Consider using `isTextNode()` etc instead (see below).
isCDATA(node)
Returns 1 if the specified node is an unparsed
character data (CDATA) node, else 0. CDATA nodes
are used to contain content that you do not want
to be treated as XML data. For example, HTML data.
isElementNode(node)
Returns 1 if the specified node is an element node,
else 0.
isTextNode(node)
Returns 1 if the specified node is a text node,
else 0.
isCommentNode(node)
Returns 1 if the specified node is a comment node,
else 0. Note: when a document is parsed, comment
nodes are ignored. This routine returns 1 iff a
comment node has been inserted into the in-memory
document tree by using `createComment()`.
hasChildren(node)
Returns 1 if the specified node has one or more
child nodes, else 0.
getDocType(doctype)
Gets the text of the `<!DOCTYPE>` prolog node.
Document creation/mutation API calls
createDocument(name)
Returns the node number of a new document node
with the specified name.
createDocumentFragment(name)
Returns the node number of a new document fragment
node with the specified name.
createElement(name)
Returns the node number of a new empty element
node with the specified name. An element node can
have child nodes.
createTextNode(data)
Returns the node number of a new text node. A text
node can *not* have child nodes.
createCDATASection(data)
Returns the node number of a new Character Data
(CDATA) node. A CDATA node can *not* have child
nodes. CDATA nodes are used to contain content
that you do not want to be treated as XML data.
For example, HTML data.
createComment(data)
Returns the node number of a new comment node.
A comment node can *not* have child nodes.
appendChild(node,parent)
Appends the specified node to the end of the list
of children of the specified parent node.
insertBefore(node,refnode)
Inserts node `node` before the reference node
`refnode`.
removeChild(node)
Removes the specified node from its parent and
returns its node number.
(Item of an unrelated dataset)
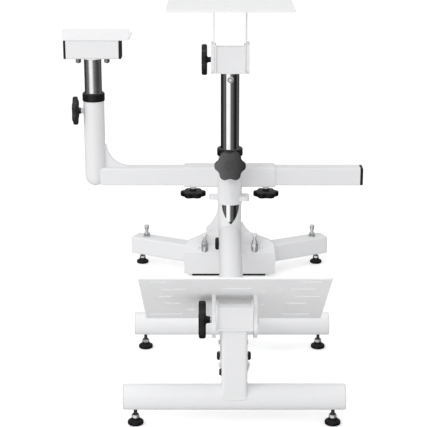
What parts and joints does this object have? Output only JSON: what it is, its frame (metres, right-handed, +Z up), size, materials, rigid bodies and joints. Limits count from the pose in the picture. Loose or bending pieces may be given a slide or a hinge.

The removed child is now
an orphan.
replaceChild(newnode,oldnode)
Replaces the old child `oldnode` with the new
child `newnode` and returns the old child's node
number. The old child is now an orphan.
setAttribute(node,attrname,attrvalue)
Adds or replaces the attribute called `attrname`
on the specified node with the value `attrvalue`.
removeAttribute(node,attrname)
Removes the attribute called `attrname` from the
specified node.
setDocType(doctype)
Sets the text of the `<!DOCTYPE>` prolog node.
cloneNode(node,[deep])
Creates a copy (a clone) of the specified node
and returns its node number. If deep = 1 then
all descendants of the specified node are also
cloned, else only the specified node and its
attributes are cloned.
This parser creates global variables and so its
operation may be severely jiggered if you update
any of them accidentally (or on purpose). The
variables you should avoid updating yourself are:
REXX Variable |
---|
g.0ATTRIBUTE.n |
g.0ATTRIBUTE.name |
g.0ATTRSOK |
g.0DTD |
g.0ENDOFDOC |
g.0ENTITIES |
g.0ENTITY.name |
g.0FIRST.n |
g.0LAST.n |
g.0NAME.n |
g.0NEXT.n |
g.0NEXTID |
g.0OPTION.name |
g.0OPTIONS |
g.0PARENT.n |
g.0PI |
g.0PI.name |
g.0PREV.n |
g.0PUBLIC |
g.0ROOT |
g.0STACK |
g.0SYSTEM |
g.0TEXT.n |
g.0TYPE.n |
g.0WHITESPACE |
g.0XML |
g.?XML |
g.?XML.VERSION |
g.?XML.ENCODING |
g.?XML.STANDALONE |
To reduce the incidence of name clashes, procedure
names that are not meant to be part of the public
API have been prefixed with '_'.